PROBLEM DESCRIPTION: The records below should be written out again, exactly.

[Entries with model source code]
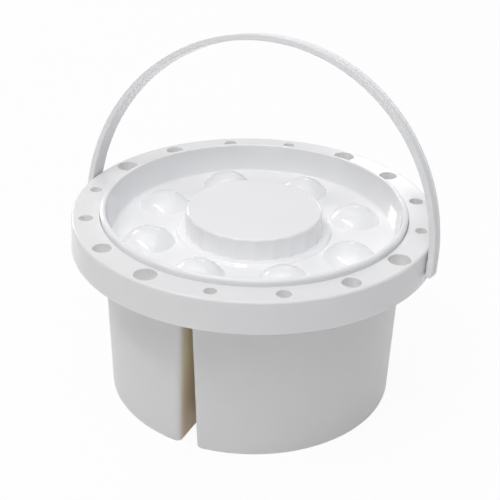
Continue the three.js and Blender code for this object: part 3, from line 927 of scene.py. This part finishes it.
paper = bpy.data.materials.new("paper_white")
paper.use_nodes = True
tree = paper.node_tree
tree.nodes.clear()
lit = node(tree, "ShaderNodeBsdfDiffuse", {"Color": (0.97, 0.97, 0.97, 1)})
backdrop = node(tree, "ShaderNodeEmission", {"Color": (1, 1, 1, 1), "Strength": 1.0})
paper_share = maths(tree, "MULTIPLY", seen_directly(tree), PAPER_SHARE)
mixed = node(tree, "ShaderNodeMixShader", {0: paper_share, 1: lit.outputs[0], 2: backdrop.outputs[0]})
node(tree, "ShaderNodeOutputMaterial", {"Surface": mixed.outputs[0]})
paper.cycles.emission_sampling = "NONE"
floor_mesh.materials.append(paper)
floor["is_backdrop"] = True


# Light: a pale room, large soft boxes high in front and straight above, a weak one behind, a long
# lamp over the left shoulder, and two windows low at the back.
ROOM_STRENGTH = 0.16
LAMP_TARGET = Vector((0, 0, 0.09))
COOL = (0.97, 0.97, 1.0)
SKY = (0.93, 0.955, 1.0)
WARM = (1.0, 0.97, 0.93)

world = bpy.data.worlds.new("white_room")
scene.world = world
world.use_nodes = True
tree = world.node_tree
tree.nodes.clear()
room = node(tree, "ShaderNodeBackground", {"Color": (0.97, 0.98, 1.0, 1), "Strength": ROOM_STRENGTH})
backdrop = node(tree, "ShaderNodeBackground", {"Color": (1, 1, 1, 1), "Strength": 1.0})
mixed = node(tree, "ShaderNodeMixShader",
             {0: seen_directly(tree), 1: room.outputs[0], 2: backdrop.outputs[0]})
node(tree, "ShaderNodeOutputWorld", {"Surface": mixed.outputs[0]})


def add_lamp(name, azimuth, elevation, distance, size, radiance, colour):
    """A rectangular lamp that faces the washer from an azimuth and elevation in degrees."""
    around, up = math.radians(azimuth), math.radians(elevation)
    direction = Vector((math.cos(up) * math.cos(around), math.cos(up) * math.sin(around), math.sin(up)))
    lamp = bpy.data.lights.new(name, "AREA")
    lamp.shape = "RECTANGLE"
    lamp.size, lamp.size_y = size
    lamp.energy = radiance * math.pi * size[0] * size[1]
    lamp.color = colour
    holder = bpy.data.objects.new(name, lamp)
    facing = direction.to_track_quat("Z", "Y").to_matrix().to_4x4()
    holder.matrix_world = Matrix.Translation(direction * distance + LAMP_TARGET) @ facing
    holder.visible_camera = False
    scene.collection.objects.link(holder)


add_lamp("front_soft_box", 287, 58, 2.4, (2.4, 2.4), 0.82, SKY)
add_lamp("overhead_soft_box", 200, 89, 2.2, (2.2, 2.2), 0.98, COOL)
add_lamp("back_soft_box", 110, 60, 2.2, (1.4, 1.4), 0.5, COOL)
add_lamp("long_lamp", 243, 62, 2.2, (2.1, 0.2), 9.0, WARM)
add_lamp("back_left_window", 148, 17, 1.6, (0.42, 0.3), 9.0, WARM)
add_lamp("back_right_window", 105.2, 24, 1.6, (0.14, 0.085), 7.0, COOL)


# Camera: where the photograph was taken from, a long lens a little above the washer.
CAMERA_PLACE = (0.22269, -0.49859, 0.36949)
CAMERA_AROUND = math.radians(24.24)
CAMERA_TILT = math.radians(61.6058)
CAMERA_ROLL = math.radians(1.4001)
CAMERA_LENS = 87.37

camera_data = bpy.data.cameras.new("camera")
camera_data.lens = CAMERA_LENS
camera_data.sensor_width = 36.0
camera_data.clip_start = 0.05
camera = bpy.data.objects.new("camera", camera_data)
camera.matrix_world = (Matrix.Translation(CAMERA_PLACE)
                       @ Matrix.Rotation(CAMERA_AROUND, 4, "Z")
                       @ Matrix.Rotation(CAMERA_TILT, 4, "X")
                       @ Matrix.Rotation(CAMERA_ROLL, 4, "Z"))
scene.collection.objects.link(camera)
scene.camera = camera
scene.view_settings.view_transform = "Standard"

size = {"cad": [list(corner) for corner in cad_box], "visual": [list(corner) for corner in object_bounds()]}
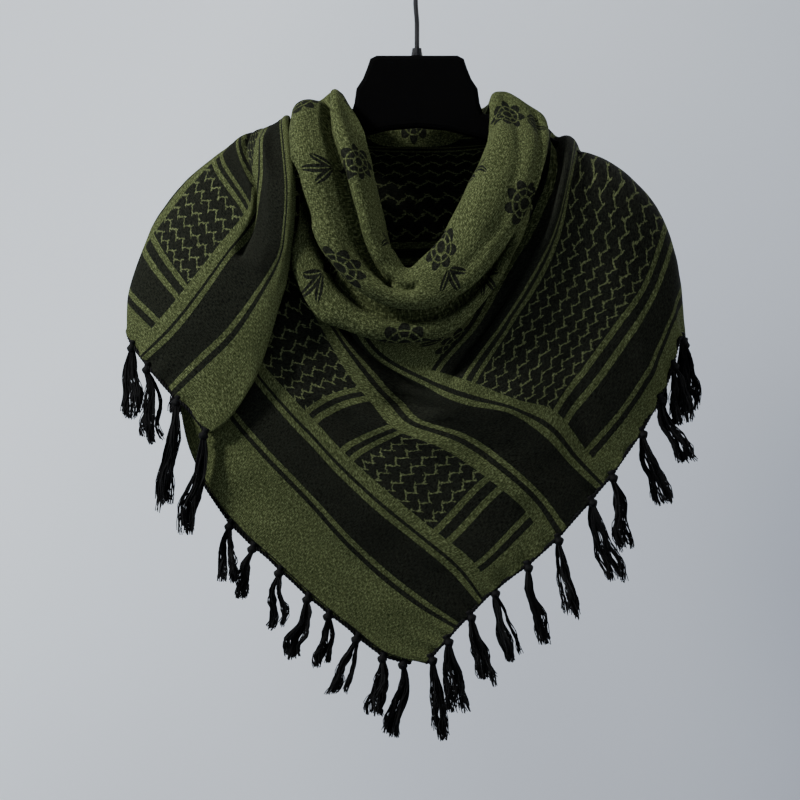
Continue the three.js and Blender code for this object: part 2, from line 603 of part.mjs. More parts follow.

RESPONSE TO THIS EXERCISE:
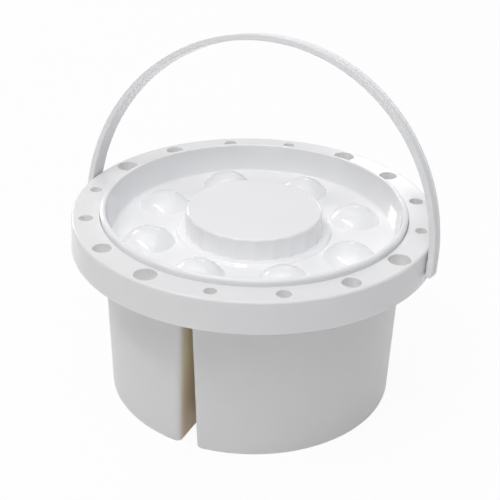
Continue the three.js and Blender code for this object: part 3, from line 927 of scene.py. This part finishes it.
paper = bpy.data.materials.new("paper_white")
paper.use_nodes = True
tree = paper.node_tree
tree.nodes.clear()
lit = node(tree, "ShaderNodeBsdfDiffuse", {"Color": (0.97, 0.97, 0.97, 1)})
backdrop = node(tree, "ShaderNodeEmission", {"Color": (1, 1, 1, 1), "Strength": 1.0})
paper_share = maths(tree, "MULTIPLY", seen_directly(tree), PAPER_SHARE)
mixed = node(tree, "ShaderNodeMixShader", {0: paper_share, 1: lit.outputs[0], 2: backdrop.outputs[0]})
node(tree, "ShaderNodeOutputMaterial", {"Surface": mixed.outputs[0]})
paper.cycles.emission_sampling = "NONE"
floor_mesh.materials.append(paper)
floor["is_backdrop"] = True


# Light: a pale room, large soft boxes high in front and straight above, a weak one behind, a long
# lamp over the left shoulder, and two windows low at the back.
ROOM_STRENGTH = 0.16
LAMP_TARGET = Vector((0, 0, 0.09))
COOL = (0.97, 0.97, 1.0)
SKY = (0.93, 0.955, 1.0)
WARM = (1.0, 0.97, 0.93)

world = bpy.data.worlds.new("white_room")
scene.world = world
world.use_nodes = True
tree = world.node_tree
tree.nodes.clear()
room = node(tree, "ShaderNodeBackground", {"Color": (0.97, 0.98, 1.0, 1), "Strength": ROOM_STRENGTH})
backdrop = node(tree, "ShaderNodeBackground", {"Color": (1, 1, 1, 1), "Strength": 1.0})
mixed = node(tree, "ShaderNodeMixShader",
             {0: seen_directly(tree), 1: room.outputs[0], 2: backdrop.outputs[0]})
node(tree, "ShaderNodeOutputWorld", {"Surface": mixed.outputs[0]})


def add_lamp(name, azimuth, elevation, distance, size, radiance, colour):
    """A rectangular lamp that faces the washer from an azimuth and elevation in degrees."""
    around, up = math.radians(azimuth), math.radians(elevation)
    direction = Vector((math.cos(up) * math.cos(around), math.cos(up) * math.sin(around), math.sin(up)))
    lamp = bpy.data.lights.new(name, "AREA")
    lamp.shape = "RECTANGLE"
    lamp.size, lamp.size_y = size
    lamp.energy = radiance * math.pi * size[0] * size[1]
    lamp.color = colour
    holder = bpy.data.objects.new(name, lamp)
    facing = direction.to_track_quat("Z", "Y").to_matrix().to_4x4()
    holder.matrix_world = Matrix.Translation(direction * distance + LAMP_TARGET) @ facing
    holder.visible_camera = False
    scene.collection.objects.link(holder)


add_lamp("front_soft_box", 287, 58, 2.4, (2.4, 2.4), 0.82, SKY)
add_lamp("overhead_soft_box", 200, 89, 2.2, (2.2, 2.2), 0.98, COOL)
add_lamp("back_soft_box", 110, 60, 2.2, (1.4, 1.4), 0.5, COOL)
add_lamp("long_lamp", 243, 62, 2.2, (2.1, 0.2), 9.0, WARM)
add_lamp("back_left_window", 148, 17, 1.6, (0.42, 0.3), 9.0, WARM)
add_lamp("back_right_window", 105.2, 24, 1.6, (0.14, 0.085), 7.0, COOL)


# Camera: where the photograph was taken from, a long lens a little above the washer.
CAMERA_PLACE = (0.22269, -0.49859, 0.36949)
CAMERA_AROUND = math.radians(24.24)
CAMERA_TILT = math.radians(61.6058)
CAMERA_ROLL = math.radians(1.4001)
CAMERA_LENS = 87.37

camera_data = bpy.data.cameras.new("camera")
camera_data.lens = CAMERA_LENS
camera_data.sensor_width = 36.0
camera_data.clip_start = 0.05
camera = bpy.data.objects.new("camera", camera_data)
camera.matrix_world = (Matrix.Translation(CAMERA_PLACE)
                       @ Matrix.Rotation(CAMERA_AROUND, 4, "Z")
                       @ Matrix.Rotation(CAMERA_TILT, 4, "X")
                       @ Matrix.Rotation(CAMERA_ROLL, 4, "Z"))
scene.collection.objects.link(camera)
scene.camera = camera
scene.view_settings.view_transform = "Standard"

size = {"cad": [list(corner) for corner in cad_box], "visual": [list(corner) for corner in object_bounds()]}
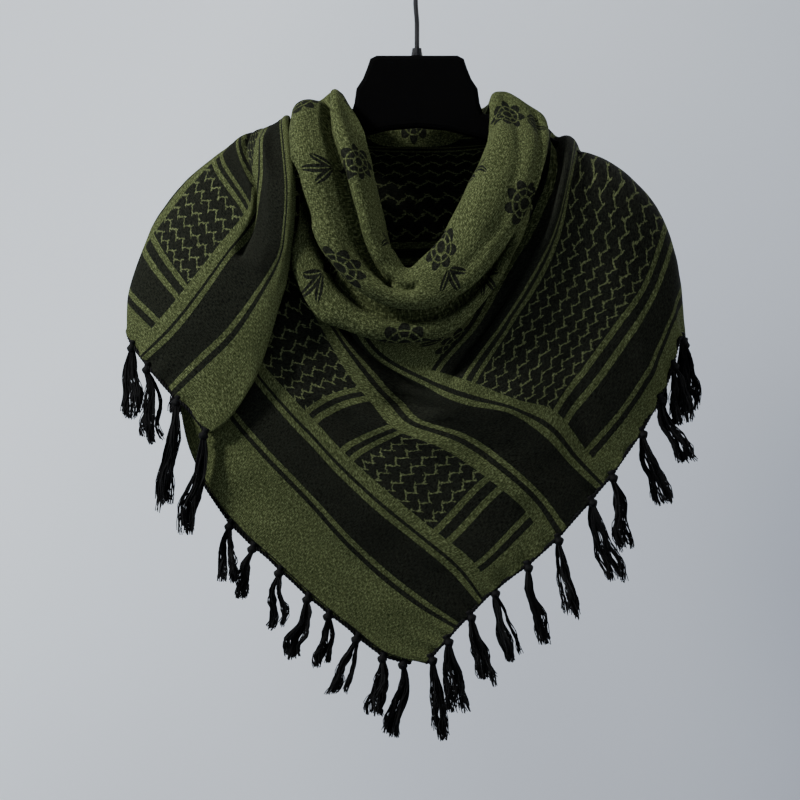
Continue the three.js and Blender code for this object: part 2, from line 603 of part.mjs. More parts follow.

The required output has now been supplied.